### The request
The exercise asks for every line of the data to be reproduced exactly.

### Data entries
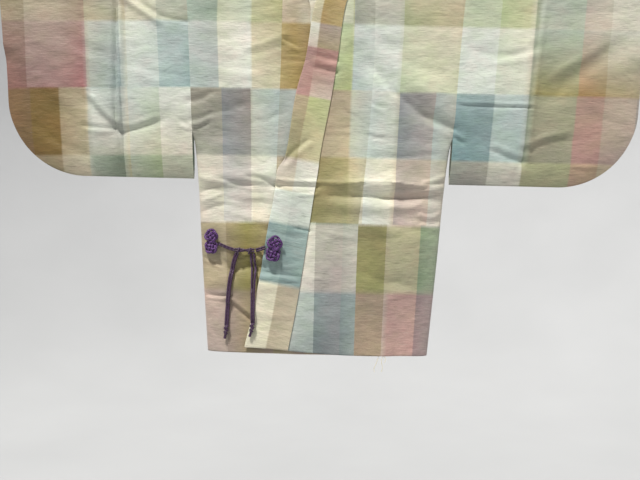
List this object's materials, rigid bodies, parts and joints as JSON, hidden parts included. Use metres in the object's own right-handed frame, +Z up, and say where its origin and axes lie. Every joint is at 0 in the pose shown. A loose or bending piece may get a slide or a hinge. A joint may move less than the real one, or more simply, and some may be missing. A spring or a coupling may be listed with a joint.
{
  "type": "dochugi coat on a kimono hanger",
  "caption": "Wrapped kimono coat with wide bag sleeves, a long collar band and a knotted cord tie, hung closed on a straight rod hanger with a wire hook.",
  "frame": {"origin": "the point where the hanger's hook bears on its rail, midway across the coat", "axes": "+Z up, +X towards the wearer's left along the rod, and the coat's front faces -Y"},
  "size_m": [1.3204, 0.0746, 0.9548],
  "materials": {
    "tsumugi_cloth": "slubbed silk in a soft shaded check, low sheen",
    "silk_cord": "braided silk cord, dark purple",
    "rod_plastic": "satin",
    "hook_wire": "plated wire"
  },
  "bodies": {
    "root": {"body_left": "tsumugi_cloth", "body_right": "tsumugi_cloth", "okumi_left": "tsumugi_cloth", "okumi_right": "tsumugi_cloth", "collar_left": "tsumugi_cloth", "collar_right": "tsumugi_cloth", "sleeve_left": "tsumugi_cloth", "sleeve_right": "tsumugi_cloth", "hanger_rod": "rod_plastic", "hanger_hook": "hook_wire", "ornament_knot_right": "silk_cord", "ornament_knot_left": "silk_cord", "tie_wrap": "silk_cord", "tie_right_a": "silk_cord", "tie_right_b": "silk_cord", "tie_left_a": "silk_cord", "tie_left_b": "silk_cord", "tail_right_a": "silk_cord", "tail_right_b": "silk_cord", "tail_left_inner": "silk_cord", "tail_left_outer": "silk_cord", "end_knot_right": "silk_cord", "end_knot_left": "silk_cord"}
  },
  "joints": []
}
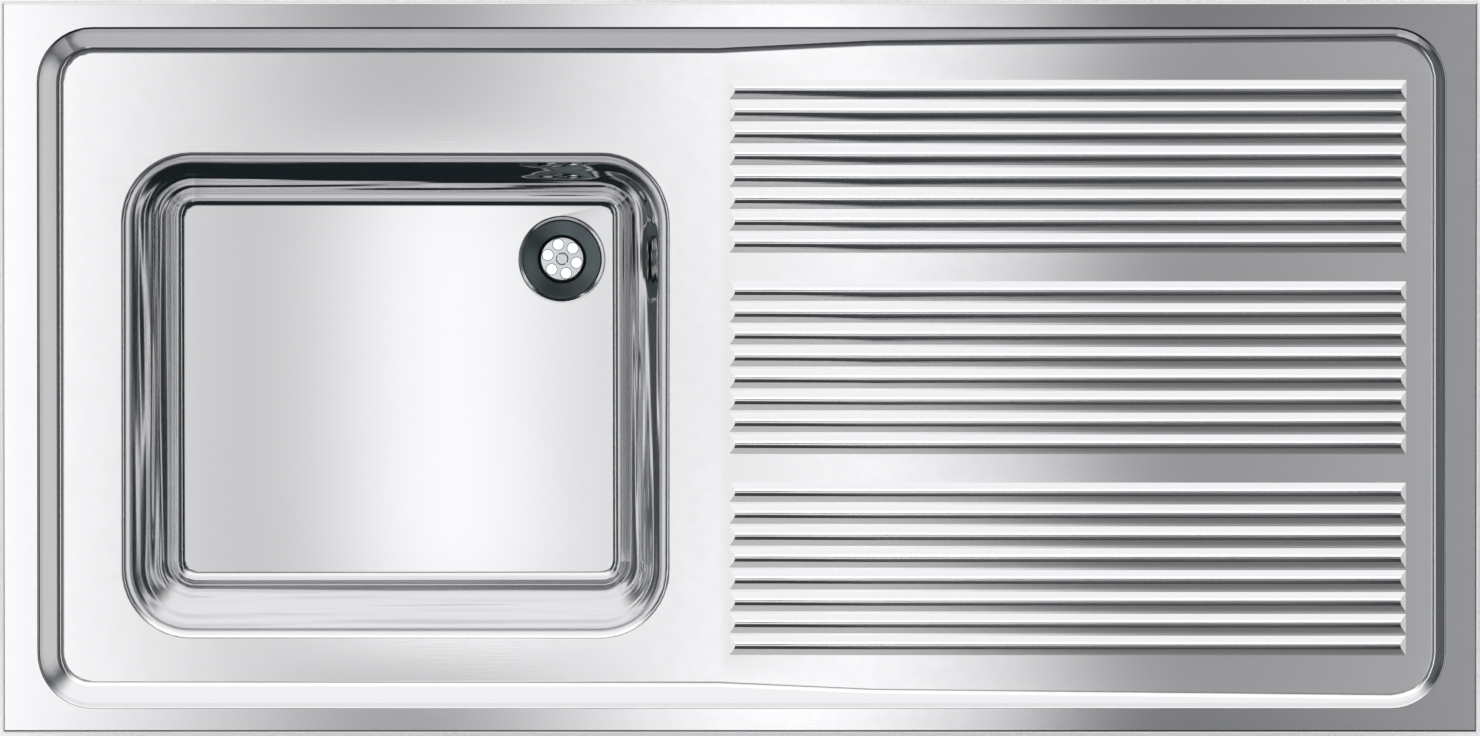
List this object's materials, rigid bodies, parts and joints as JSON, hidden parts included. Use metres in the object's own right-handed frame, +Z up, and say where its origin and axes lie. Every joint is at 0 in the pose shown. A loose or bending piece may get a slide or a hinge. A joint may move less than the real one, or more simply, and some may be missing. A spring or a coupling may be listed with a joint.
{
  "type": "kitchen sink with drainboard",
  "caption": "Lay-on stainless kitchen sink: a pressed top with a recessed tray, a deep bowl at the left and a ribbed drainer at the right, with waste and edge clamps.",
  "frame": {"origin": "middle of the plane on which the return flange rests on the cabinet", "axes": "+X along the sink from the bowl to the drainer, +Y to the rear (wall) edge, +Z up"},
  "size_m": [1.2, 0.595, 0.211],
  "materials": {
    "satin_steel": "satin, brushed along the sink",
    "bowl_steel": "polished deep-drawn walls, satin floor",
    "chrome": "bright",
    "zinc_steel": "zinc plated, dull",
    "rubber": "matt black",
    "damping_sheet": "matt grey, faintly pitted",
    "white_plastic": "moulded, matt",
    "brass": "turned"
  },
  "bodies": {
    "root": {"top": "satin_steel", "bowl": "bowl_steel", "bowl_pad": "damping_sheet", "drainer_pad": "damping_sheet", "stiffener_left": "zinc_steel", "stiffener_right": "zinc_steel", "waste_dish": "chrome", "dish_gasket": "rubber", "strainer": "chrome", "strainer_screw": "chrome", "body_gasket": "rubber", "waste_body": "white_plastic", "waste_nut": "brass", "clamp_brackets": "zinc_steel", "clamp_rivets": "zinc_steel", "earth_tag": "zinc_steel", "earth_screw": "zinc_steel", "earth_washers": "brass", "earth_nut": "brass"},
    "hook_front_left": {"clamp_hook_front_left": "zinc_steel", "clamp_screw_front_left": "zinc_steel"},
    "hook_front_right": {"clamp_hook_front_right": "zinc_steel", "clamp_screw_front_right": "zinc_steel"},
    "hook_rear_left": {"clamp_hook_rear_left": "zinc_steel", "clamp_screw_rear_left": "zinc_steel"},
    "hook_rear_right": {"clamp_hook_rear_right": "zinc_steel", "clamp_screw_rear_right": "zinc_steel"}
  },
  "joints": [
    {"name": "swing_front_left", "type": "hinge", "parent": "root", "child": "hook_front_left", "pos_m": [-0.525, -0.2705, 0.011], "axis": [1, 0, 0], "range_deg": [0, 85]},
    {"name": "swing_front_right", "type": "hinge", "parent": "root", "child": "hook_front_right", "pos_m": [0.525, -0.2705, 0.011], "axis": [1, 0, 0], "range_deg": [0, 85]},
    {"name": "swing_rear_left", "type": "hinge", "parent": "root", "child": "hook_rear_left", "pos_m": [-0.525, 0.2705, 0.011], "axis": [-1, 0, 0], "range_deg": [0, 85]},
    {"name": "swing_rear_right", "type": "hinge", "parent": "root", "child": "hook_rear_right", "pos_m": [0.525, 0.2705, 0.011], "axis": [-1, 0, 0], "range_deg": [0, 85]}
  ]
}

### Result for this task
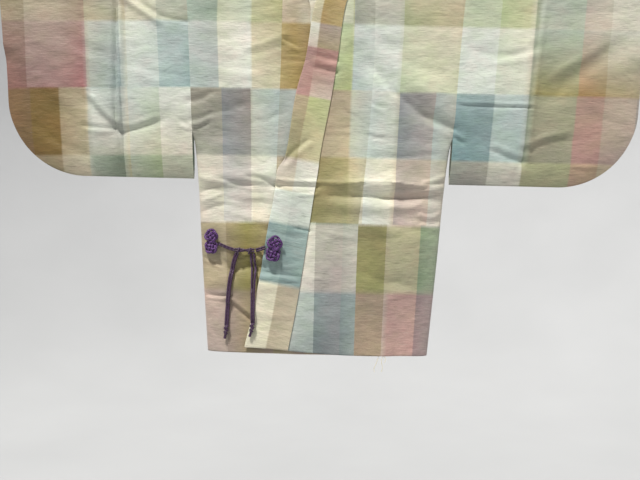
List this object's materials, rigid bodies, parts and joints as JSON, hidden parts included. Use metres in the object's own right-handed frame, +Z up, and say where its origin and axes lie. Every joint is at 0 in the pose shown. A loose or bending piece may get a slide or a hinge. A joint may move less than the real one, or more simply, and some may be missing. A spring or a coupling may be listed with a joint.
{
  "type": "dochugi coat on a kimono hanger",
  "caption": "Wrapped kimono coat with wide bag sleeves, a long collar band and a knotted cord tie, hung closed on a straight rod hanger with a wire hook.",
  "frame": {"origin": "the point where the hanger's hook bears on its rail, midway across the coat", "axes": "+Z up, +X towards the wearer's left along the rod, and the coat's front faces -Y"},
  "size_m": [1.3204, 0.0746, 0.9548],
  "materials": {
    "tsumugi_cloth": "slubbed silk in a soft shaded check, low sheen",
    "silk_cord": "braided silk cord, dark purple",
    "rod_plastic": "satin",
    "hook_wire": "plated wire"
  },
  "bodies": {
    "root": {"body_left": "tsumugi_cloth", "body_right": "tsumugi_cloth", "okumi_left": "tsumugi_cloth", "okumi_right": "tsumugi_cloth", "collar_left": "tsumugi_cloth", "collar_right": "tsumugi_cloth", "sleeve_left": "tsumugi_cloth", "sleeve_right": "tsumugi_cloth", "hanger_rod": "rod_plastic", "hanger_hook": "hook_wire", "ornament_knot_right": "silk_cord", "ornament_knot_left": "silk_cord", "tie_wrap": "silk_cord", "tie_right_a": "silk_cord", "tie_right_b": "silk_cord", "tie_left_a": "silk_cord", "tie_left_b": "silk_cord", "tail_right_a": "silk_cord", "tail_right_b": "silk_cord", "tail_left_inner": "silk_cord", "tail_left_outer": "silk_cord", "end_knot_right": "silk_cord", "end_knot_left": "silk_cord"}
  },
  "joints": []
}
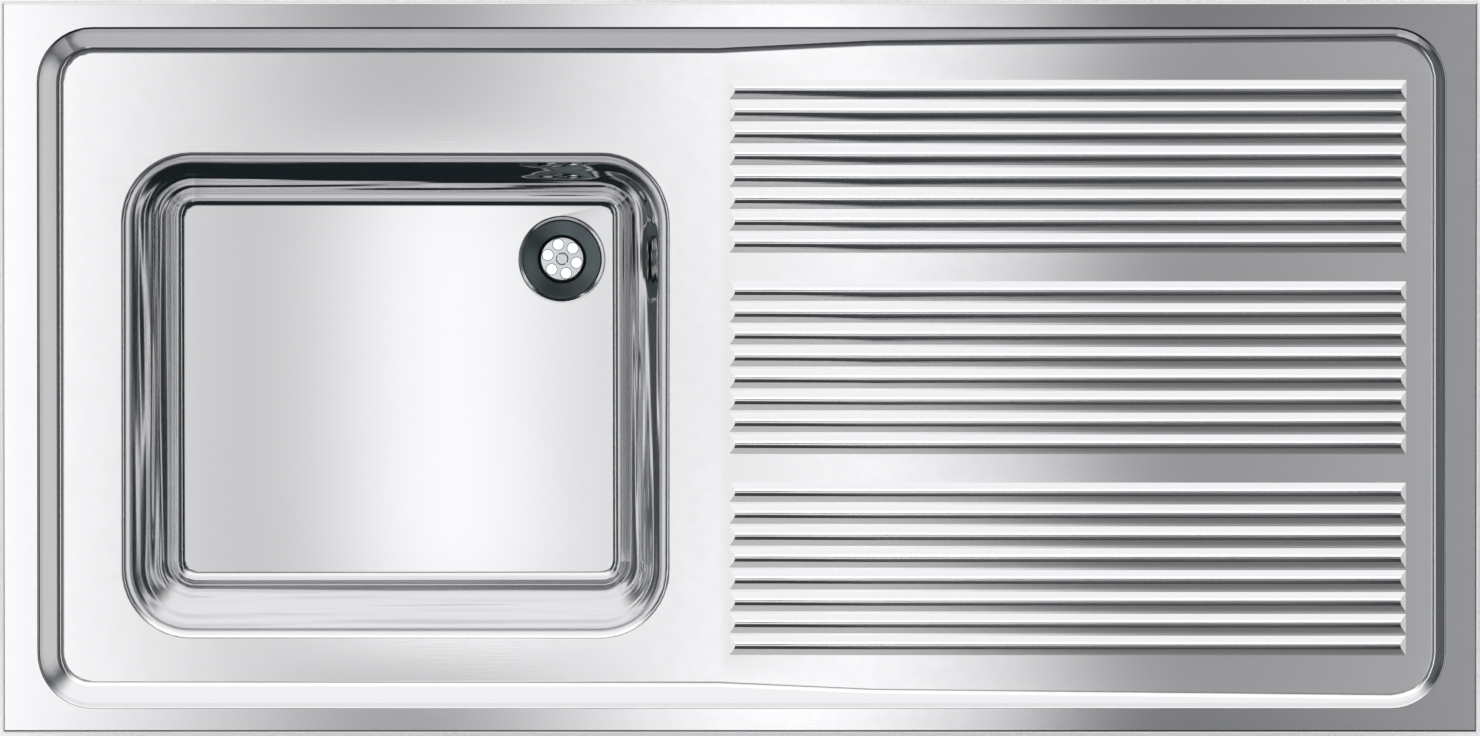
List this object's materials, rigid bodies, parts and joints as JSON, hidden parts included. Use metres in the object's own right-handed frame, +Z up, and say where its origin and axes lie. Every joint is at 0 in the pose shown. A loose or bending piece may get a slide or a hinge. A joint may move less than the real one, or more simply, and some may be missing. A spring or a coupling may be listed with a joint.
{
  "type": "kitchen sink with drainboard",
  "caption": "Lay-on stainless kitchen sink: a pressed top with a recessed tray, a deep bowl at the left and a ribbed drainer at the right, with waste and edge clamps.",
  "frame": {"origin": "middle of the plane on which the return flange rests on the cabinet", "axes": "+X along the sink from the bowl to the drainer, +Y to the rear (wall) edge, +Z up"},
  "size_m": [1.2, 0.595, 0.211],
  "materials": {
    "satin_steel": "satin, brushed along the sink",
    "bowl_steel": "polished deep-drawn walls, satin floor",
    "chrome": "bright",
    "zinc_steel": "zinc plated, dull",
    "rubber": "matt black",
    "damping_sheet": "matt grey, faintly pitted",
    "white_plastic": "moulded, matt",
    "brass": "turned"
  },
  "bodies": {
    "root": {"top": "satin_steel", "bowl": "bowl_steel", "bowl_pad": "damping_sheet", "drainer_pad": "damping_sheet", "stiffener_left": "zinc_steel", "stiffener_right": "zinc_steel", "waste_dish": "chrome", "dish_gasket": "rubber", "strainer": "chrome", "strainer_screw": "chrome", "body_gasket": "rubber", "waste_body": "white_plastic", "waste_nut": "brass", "clamp_brackets": "zinc_steel", "clamp_rivets": "zinc_steel", "earth_tag": "zinc_steel", "earth_screw": "zinc_steel", "earth_washers": "brass", "earth_nut": "brass"},
    "hook_front_left": {"clamp_hook_front_left": "zinc_steel", "clamp_screw_front_left": "zinc_steel"},
    "hook_front_right": {"clamp_hook_front_right": "zinc_steel", "clamp_screw_front_right": "zinc_steel"},
    "hook_rear_left": {"clamp_hook_rear_left": "zinc_steel", "clamp_screw_rear_left": "zinc_steel"},
    "hook_rear_right": {"clamp_hook_rear_right": "zinc_steel", "clamp_screw_rear_right": "zinc_steel"}
  },
  "joints": [
    {"name": "swing_front_left", "type": "hinge", "parent": "root", "child": "hook_front_left", "pos_m": [-0.525, -0.2705, 0.011], "axis": [1, 0, 0], "range_deg": [0, 85]},
    {"name": "swing_front_right", "type": "hinge", "parent": "root", "child": "hook_front_right", "pos_m": [0.525, -0.2705, 0.011], "axis": [1, 0, 0], "range_deg": [0, 85]},
    {"name": "swing_rear_left", "type": "hinge", "parent": "root", "child": "hook_rear_left", "pos_m": [-0.525, 0.2705, 0.011], "axis": [-1, 0, 0], "range_deg": [0, 85]},
    {"name": "swing_rear_right", "type": "hinge", "parent": "root", "child": "hook_rear_right", "pos_m": [0.525, 0.2705, 0.011], "axis": [-1, 0, 0], "range_deg": [0, 85]}
  ]
}